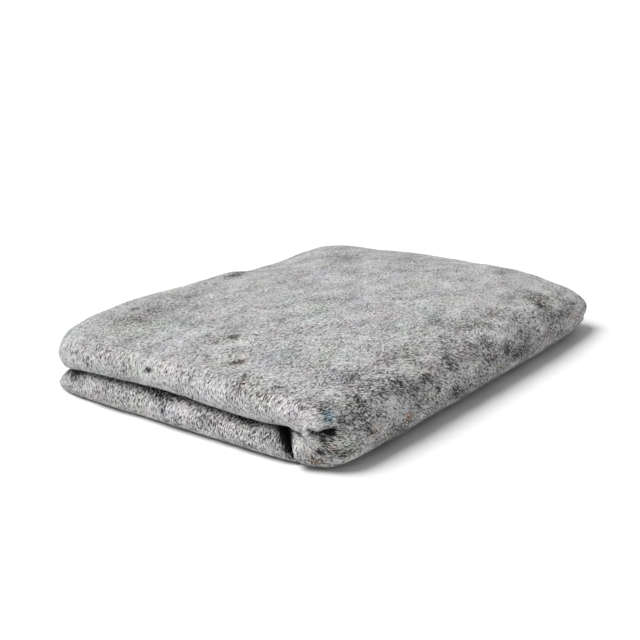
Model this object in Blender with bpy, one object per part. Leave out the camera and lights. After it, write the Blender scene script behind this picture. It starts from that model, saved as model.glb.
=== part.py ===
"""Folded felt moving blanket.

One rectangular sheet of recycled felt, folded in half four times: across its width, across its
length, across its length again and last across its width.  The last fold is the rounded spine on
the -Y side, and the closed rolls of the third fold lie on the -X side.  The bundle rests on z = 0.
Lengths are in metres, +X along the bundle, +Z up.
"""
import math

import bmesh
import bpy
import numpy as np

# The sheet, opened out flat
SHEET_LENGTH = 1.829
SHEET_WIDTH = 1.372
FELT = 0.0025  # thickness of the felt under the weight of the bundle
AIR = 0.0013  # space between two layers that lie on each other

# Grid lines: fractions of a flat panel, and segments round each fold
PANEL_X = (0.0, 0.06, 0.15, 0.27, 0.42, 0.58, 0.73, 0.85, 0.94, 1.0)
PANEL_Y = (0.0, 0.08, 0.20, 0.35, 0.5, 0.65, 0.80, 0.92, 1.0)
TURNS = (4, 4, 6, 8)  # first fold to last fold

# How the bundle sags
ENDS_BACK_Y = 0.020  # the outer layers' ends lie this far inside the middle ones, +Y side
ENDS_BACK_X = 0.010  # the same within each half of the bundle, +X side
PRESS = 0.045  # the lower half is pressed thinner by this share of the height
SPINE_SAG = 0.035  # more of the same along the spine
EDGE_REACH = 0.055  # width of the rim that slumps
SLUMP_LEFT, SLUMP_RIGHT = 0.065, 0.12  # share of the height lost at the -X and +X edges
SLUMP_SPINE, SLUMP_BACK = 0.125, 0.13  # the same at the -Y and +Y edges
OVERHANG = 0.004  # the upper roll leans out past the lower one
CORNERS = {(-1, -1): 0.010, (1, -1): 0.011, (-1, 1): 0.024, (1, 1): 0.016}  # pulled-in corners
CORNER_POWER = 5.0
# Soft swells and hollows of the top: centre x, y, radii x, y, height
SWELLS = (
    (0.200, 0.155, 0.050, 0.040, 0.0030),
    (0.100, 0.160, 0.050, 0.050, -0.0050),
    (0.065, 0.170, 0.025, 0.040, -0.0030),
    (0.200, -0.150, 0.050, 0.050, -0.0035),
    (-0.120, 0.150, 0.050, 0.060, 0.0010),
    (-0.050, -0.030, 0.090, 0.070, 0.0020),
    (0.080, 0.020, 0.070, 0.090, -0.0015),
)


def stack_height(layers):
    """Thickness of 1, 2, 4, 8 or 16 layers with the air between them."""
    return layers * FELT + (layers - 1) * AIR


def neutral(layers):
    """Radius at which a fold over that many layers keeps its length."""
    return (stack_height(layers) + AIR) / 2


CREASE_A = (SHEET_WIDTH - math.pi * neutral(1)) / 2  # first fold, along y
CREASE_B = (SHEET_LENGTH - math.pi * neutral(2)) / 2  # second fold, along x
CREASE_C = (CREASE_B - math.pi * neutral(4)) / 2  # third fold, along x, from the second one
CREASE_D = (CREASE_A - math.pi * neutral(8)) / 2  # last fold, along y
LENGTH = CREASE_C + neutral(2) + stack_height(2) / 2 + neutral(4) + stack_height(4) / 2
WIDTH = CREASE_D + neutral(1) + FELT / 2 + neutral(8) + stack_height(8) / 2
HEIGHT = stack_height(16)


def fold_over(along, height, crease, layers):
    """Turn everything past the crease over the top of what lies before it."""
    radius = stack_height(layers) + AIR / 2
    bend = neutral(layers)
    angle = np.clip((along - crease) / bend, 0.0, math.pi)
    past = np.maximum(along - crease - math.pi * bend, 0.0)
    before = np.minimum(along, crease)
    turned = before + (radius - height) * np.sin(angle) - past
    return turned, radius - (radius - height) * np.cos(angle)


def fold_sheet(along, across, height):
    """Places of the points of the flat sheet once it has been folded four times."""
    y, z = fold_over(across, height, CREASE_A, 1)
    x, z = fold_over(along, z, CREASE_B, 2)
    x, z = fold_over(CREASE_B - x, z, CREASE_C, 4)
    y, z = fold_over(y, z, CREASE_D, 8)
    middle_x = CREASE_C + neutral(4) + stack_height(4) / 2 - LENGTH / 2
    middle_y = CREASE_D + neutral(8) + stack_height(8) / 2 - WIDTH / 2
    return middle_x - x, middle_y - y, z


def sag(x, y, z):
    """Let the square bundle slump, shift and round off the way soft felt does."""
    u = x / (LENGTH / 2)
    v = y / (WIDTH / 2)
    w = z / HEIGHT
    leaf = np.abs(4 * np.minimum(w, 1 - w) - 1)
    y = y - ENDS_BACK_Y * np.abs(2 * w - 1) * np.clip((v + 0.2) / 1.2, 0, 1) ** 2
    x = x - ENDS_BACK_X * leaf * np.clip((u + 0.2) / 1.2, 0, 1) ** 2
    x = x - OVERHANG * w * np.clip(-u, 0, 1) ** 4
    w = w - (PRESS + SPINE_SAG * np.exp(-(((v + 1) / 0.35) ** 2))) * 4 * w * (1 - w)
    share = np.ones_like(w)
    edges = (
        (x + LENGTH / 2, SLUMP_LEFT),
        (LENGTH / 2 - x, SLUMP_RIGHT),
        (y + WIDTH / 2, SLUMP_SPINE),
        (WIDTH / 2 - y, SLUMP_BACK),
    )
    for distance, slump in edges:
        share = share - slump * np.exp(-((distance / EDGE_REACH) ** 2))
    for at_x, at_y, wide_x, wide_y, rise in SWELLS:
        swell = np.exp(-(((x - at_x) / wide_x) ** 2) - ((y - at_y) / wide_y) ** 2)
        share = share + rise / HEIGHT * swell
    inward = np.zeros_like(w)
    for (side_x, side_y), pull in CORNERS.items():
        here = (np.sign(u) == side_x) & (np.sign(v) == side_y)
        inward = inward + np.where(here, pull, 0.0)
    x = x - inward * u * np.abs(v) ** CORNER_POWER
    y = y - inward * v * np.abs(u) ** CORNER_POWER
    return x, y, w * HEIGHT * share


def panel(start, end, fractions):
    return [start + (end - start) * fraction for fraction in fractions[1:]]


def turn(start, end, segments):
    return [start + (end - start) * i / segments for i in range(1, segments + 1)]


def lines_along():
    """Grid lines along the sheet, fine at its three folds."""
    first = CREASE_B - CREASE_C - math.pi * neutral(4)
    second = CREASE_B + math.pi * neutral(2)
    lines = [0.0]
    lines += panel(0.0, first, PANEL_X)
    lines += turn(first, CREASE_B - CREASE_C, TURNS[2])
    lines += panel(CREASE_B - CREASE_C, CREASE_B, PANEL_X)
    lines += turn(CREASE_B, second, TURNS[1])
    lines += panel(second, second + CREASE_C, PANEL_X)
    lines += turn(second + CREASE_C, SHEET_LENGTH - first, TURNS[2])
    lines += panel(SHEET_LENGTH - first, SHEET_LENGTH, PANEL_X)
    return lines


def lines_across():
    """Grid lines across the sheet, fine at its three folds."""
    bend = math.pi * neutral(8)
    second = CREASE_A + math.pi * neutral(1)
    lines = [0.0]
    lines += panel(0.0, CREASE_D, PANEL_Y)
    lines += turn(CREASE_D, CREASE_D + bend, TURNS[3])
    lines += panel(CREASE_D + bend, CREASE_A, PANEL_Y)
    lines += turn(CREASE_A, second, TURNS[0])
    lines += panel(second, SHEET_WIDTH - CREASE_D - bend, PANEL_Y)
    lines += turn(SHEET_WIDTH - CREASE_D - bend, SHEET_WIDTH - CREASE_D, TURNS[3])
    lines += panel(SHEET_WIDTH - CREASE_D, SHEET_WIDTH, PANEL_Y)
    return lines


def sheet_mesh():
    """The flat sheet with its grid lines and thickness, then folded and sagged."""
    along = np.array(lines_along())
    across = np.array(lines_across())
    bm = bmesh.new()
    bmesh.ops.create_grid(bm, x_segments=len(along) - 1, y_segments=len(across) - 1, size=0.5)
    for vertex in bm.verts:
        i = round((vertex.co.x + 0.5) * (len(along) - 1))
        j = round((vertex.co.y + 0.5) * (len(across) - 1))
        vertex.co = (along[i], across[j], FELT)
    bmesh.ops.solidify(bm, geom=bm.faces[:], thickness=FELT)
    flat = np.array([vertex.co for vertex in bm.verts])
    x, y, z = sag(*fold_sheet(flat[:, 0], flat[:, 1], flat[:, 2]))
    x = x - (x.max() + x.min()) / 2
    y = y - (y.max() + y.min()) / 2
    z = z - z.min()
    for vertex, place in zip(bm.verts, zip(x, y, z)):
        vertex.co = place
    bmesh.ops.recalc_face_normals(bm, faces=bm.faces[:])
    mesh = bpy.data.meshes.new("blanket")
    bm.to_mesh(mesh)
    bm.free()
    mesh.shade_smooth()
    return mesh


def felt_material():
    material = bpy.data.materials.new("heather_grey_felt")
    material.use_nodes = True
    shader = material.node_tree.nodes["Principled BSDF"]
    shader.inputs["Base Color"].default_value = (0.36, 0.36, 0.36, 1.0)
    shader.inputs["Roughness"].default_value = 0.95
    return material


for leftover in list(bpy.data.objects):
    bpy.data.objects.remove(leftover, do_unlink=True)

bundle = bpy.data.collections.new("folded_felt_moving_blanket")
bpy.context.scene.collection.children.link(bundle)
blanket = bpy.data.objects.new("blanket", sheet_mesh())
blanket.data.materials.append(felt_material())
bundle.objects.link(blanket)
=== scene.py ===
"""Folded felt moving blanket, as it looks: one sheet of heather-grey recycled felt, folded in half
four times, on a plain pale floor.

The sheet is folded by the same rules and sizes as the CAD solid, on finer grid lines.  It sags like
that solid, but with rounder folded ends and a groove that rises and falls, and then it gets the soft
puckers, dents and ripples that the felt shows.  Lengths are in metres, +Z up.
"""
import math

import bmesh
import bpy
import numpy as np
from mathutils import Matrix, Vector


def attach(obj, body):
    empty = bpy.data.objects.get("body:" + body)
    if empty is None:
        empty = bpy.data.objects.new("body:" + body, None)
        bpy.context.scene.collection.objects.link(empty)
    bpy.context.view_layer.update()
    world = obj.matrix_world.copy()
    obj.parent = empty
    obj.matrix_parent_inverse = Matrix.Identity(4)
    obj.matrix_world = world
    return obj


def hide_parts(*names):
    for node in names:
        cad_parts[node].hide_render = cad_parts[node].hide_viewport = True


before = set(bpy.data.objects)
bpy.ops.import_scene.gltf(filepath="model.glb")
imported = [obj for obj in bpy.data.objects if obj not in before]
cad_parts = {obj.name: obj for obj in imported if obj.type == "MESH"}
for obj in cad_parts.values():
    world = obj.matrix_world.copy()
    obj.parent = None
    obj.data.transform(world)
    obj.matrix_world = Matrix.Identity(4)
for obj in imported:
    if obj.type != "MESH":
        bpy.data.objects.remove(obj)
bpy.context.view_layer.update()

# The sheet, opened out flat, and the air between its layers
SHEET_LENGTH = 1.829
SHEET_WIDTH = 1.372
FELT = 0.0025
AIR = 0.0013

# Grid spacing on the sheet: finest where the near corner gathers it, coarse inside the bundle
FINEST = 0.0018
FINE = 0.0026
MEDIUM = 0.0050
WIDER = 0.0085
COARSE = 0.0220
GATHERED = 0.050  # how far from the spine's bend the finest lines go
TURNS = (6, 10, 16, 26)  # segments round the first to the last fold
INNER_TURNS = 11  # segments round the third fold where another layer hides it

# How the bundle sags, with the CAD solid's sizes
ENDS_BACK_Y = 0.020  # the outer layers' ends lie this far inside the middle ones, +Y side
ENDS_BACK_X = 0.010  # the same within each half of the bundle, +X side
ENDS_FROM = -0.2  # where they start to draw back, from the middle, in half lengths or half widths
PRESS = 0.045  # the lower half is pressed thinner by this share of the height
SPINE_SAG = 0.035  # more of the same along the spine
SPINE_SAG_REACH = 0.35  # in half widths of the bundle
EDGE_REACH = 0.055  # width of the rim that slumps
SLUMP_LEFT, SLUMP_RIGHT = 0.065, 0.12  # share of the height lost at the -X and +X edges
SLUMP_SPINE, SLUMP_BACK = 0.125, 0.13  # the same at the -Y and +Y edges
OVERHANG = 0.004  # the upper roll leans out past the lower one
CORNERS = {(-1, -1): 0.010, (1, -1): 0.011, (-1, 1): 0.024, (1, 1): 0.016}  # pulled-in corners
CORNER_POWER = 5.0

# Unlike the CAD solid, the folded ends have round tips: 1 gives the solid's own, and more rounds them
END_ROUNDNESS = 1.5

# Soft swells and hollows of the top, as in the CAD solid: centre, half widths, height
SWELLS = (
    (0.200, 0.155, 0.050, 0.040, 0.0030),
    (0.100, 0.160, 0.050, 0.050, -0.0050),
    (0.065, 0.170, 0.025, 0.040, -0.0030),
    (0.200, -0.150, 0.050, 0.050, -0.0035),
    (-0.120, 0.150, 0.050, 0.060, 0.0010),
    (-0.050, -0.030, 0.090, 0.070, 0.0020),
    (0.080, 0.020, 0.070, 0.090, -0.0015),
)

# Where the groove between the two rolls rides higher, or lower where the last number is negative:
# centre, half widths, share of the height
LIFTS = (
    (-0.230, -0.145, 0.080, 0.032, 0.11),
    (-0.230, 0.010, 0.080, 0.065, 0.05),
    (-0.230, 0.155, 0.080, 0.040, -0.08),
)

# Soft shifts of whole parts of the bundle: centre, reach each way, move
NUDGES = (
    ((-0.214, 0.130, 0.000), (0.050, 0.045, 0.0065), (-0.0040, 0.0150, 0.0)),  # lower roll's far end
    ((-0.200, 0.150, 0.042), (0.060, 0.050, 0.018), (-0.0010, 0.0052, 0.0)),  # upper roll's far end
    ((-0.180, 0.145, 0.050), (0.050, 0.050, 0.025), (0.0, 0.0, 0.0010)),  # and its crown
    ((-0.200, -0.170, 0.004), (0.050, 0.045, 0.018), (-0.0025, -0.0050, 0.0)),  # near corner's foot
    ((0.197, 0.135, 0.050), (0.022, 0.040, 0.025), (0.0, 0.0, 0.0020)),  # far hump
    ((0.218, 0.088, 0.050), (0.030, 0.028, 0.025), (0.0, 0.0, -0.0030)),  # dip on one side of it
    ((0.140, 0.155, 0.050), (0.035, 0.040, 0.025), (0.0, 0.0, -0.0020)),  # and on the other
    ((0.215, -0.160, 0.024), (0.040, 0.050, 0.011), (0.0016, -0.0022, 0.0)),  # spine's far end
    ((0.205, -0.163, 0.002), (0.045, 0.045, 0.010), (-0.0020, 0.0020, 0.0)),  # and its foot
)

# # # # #

◆ PROBLEM STATEMENT: Above is a listing; print exactly its lines from the one with "for leftover in" through the one with "for node in", and no other lines.

◆ EXERCISE RESPONSE:
for leftover in list(bpy.data.objects):
    bpy.data.objects.remove(leftover, do_unlink=True)

bundle = bpy.data.collections.new("folded_felt_moving_blanket")
bpy.context.scene.collection.children.link(bundle)
blanket = bpy.data.objects.new("blanket", sheet_mesh())
blanket.data.materials.append(felt_material())
bundle.objects.link(blanket)
=== scene.py ===
"""Folded felt moving blanket, as it looks: one sheet of heather-grey recycled felt, folded in half
four times, on a plain pale floor.

The sheet is folded by the same rules and sizes as the CAD solid, on finer grid lines.  It sags like
that solid, but with rounder folded ends and a groove that rises and falls, and then it gets the soft
puckers, dents and ripples that the felt shows.  Lengths are in metres, +Z up.
"""
import math

import bmesh
import bpy
import numpy as np
from mathutils import Matrix, Vector


def attach(obj, body):
    empty = bpy.data.objects.get("body:" + body)
    if empty is None:
        empty = bpy.data.objects.new("body:" + body, None)
        bpy.context.scene.collection.objects.link(empty)
    bpy.context.view_layer.update()
    world = obj.matrix_world.copy()
    obj.parent = empty
    obj.matrix_parent_inverse = Matrix.Identity(4)
    obj.matrix_world = world
    return obj


def hide_parts(*names):
    for node in names:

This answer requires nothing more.